Gerd Kroskes Dokumentation nimmt diese Kunstaktion als Ausgangspunkt, um über die Lebenswege der damals Beteiligten die Weimarer Alternativ- und Punkszene der 80er Jahre zu beleuchten. Die war im Unterschied zu ihren Berliner oder Leipziger Äquivalenten zwar kleiner und provinzieller, mit Parolensprühereien (»Macht aus dem Staat Gurkensalat«), klandestiner Punk-Disco in der Kellerwerkstatt und gegenkulturellen Debatten über Staatsgewalt und Umweltschutz aber doch sehr nah. Doch wer mit sprühlackierten blauen Haaren nach Berlin trampte, um dort Gleichgesinnte zu suchen, kam oft nicht an.

Sonstige Repressionen reichten von Schulverweisen bis zu Verhören und Verhaftungen, die den Aktivisten (eine Frau war auch dabei) klarmachten, dass es neben der Bespitzelung durch Nachbarn oder Kollegen auch einen Verräter in den eigenen Reihen geben musste. Wer das war, kam aber erst nach den Aktenöffnungen der Post-Wendezeit heraus: Der große Bruder eines der Aktivisten, der sich eher der Spaßfraktion zurechnete und der Stasi mit dem für Informanten wohl klassischen Persönlichkeitsmix aus Egoismus und Selbstüberschätzung leicht in die Falle ging.

Der 1958 in Dessau geborene und an der Potsdamer HFF ausgebildete Dokumentarfilmer Gerd Kroske hatte 1989 mit Leipzig im Herbst und später mit seiner Kehraus-Trilogie filmische Wendegeschichte geschrieben, sich dann aber etwa mit Arbeiten wie Der Boxprinz (2000) und Heino Jaeger – Look before you kuck (2012) als origineller wie gründlicher Chronist gesamtdeutscher Sujets ausgewiesen.
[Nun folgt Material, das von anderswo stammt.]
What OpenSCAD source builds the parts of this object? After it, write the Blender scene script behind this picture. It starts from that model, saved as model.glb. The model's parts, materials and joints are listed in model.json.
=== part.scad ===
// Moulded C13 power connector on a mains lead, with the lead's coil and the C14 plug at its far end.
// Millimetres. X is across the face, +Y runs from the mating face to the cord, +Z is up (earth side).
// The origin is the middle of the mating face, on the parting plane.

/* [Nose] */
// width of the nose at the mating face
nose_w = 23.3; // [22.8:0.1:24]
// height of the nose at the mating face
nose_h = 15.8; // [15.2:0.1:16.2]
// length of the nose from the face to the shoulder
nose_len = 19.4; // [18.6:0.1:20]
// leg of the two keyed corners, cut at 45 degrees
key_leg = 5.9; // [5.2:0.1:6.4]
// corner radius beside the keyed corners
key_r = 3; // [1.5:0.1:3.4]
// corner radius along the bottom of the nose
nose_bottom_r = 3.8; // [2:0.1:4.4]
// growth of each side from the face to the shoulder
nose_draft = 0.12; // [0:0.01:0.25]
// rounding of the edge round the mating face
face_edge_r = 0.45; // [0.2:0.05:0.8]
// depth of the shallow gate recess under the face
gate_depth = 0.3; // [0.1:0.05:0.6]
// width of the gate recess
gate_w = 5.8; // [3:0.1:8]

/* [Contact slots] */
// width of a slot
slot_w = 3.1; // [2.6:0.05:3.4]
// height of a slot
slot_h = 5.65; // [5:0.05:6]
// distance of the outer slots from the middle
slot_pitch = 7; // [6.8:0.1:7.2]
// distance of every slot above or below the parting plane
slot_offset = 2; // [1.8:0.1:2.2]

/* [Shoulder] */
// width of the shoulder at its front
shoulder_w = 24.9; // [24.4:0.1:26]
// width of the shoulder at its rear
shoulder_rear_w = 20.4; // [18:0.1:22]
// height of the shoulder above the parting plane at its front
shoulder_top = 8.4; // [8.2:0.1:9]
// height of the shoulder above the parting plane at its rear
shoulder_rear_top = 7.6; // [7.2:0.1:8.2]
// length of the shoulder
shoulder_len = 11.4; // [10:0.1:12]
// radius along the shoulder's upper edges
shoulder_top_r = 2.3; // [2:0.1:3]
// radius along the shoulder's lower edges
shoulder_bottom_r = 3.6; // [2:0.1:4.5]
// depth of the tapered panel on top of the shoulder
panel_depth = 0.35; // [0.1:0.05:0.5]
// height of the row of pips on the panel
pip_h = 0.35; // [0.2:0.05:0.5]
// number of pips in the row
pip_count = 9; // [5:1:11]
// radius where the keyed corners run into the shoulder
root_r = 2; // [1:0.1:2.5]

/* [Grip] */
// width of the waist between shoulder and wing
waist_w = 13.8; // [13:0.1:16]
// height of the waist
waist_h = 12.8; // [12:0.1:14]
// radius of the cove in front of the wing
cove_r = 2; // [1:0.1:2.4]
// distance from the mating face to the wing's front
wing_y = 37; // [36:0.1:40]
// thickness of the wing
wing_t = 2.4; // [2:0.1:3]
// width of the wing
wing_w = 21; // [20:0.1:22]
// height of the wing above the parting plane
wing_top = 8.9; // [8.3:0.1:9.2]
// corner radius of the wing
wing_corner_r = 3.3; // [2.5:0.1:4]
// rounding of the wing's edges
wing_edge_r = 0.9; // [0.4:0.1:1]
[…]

In Striche ziehen geht er mit seinen Protagonisten an ehemalige Tat-, Verhör- und Partyorte oder trifft sie zum Gespräch an meist markanten Orten. Zeitkolorit liefern aus der Szene selbst kommende (leider sehr kurze) historische Bild- und Tondokumente, wobei die Stadt Weimar selbst visuell wenig präsent ist.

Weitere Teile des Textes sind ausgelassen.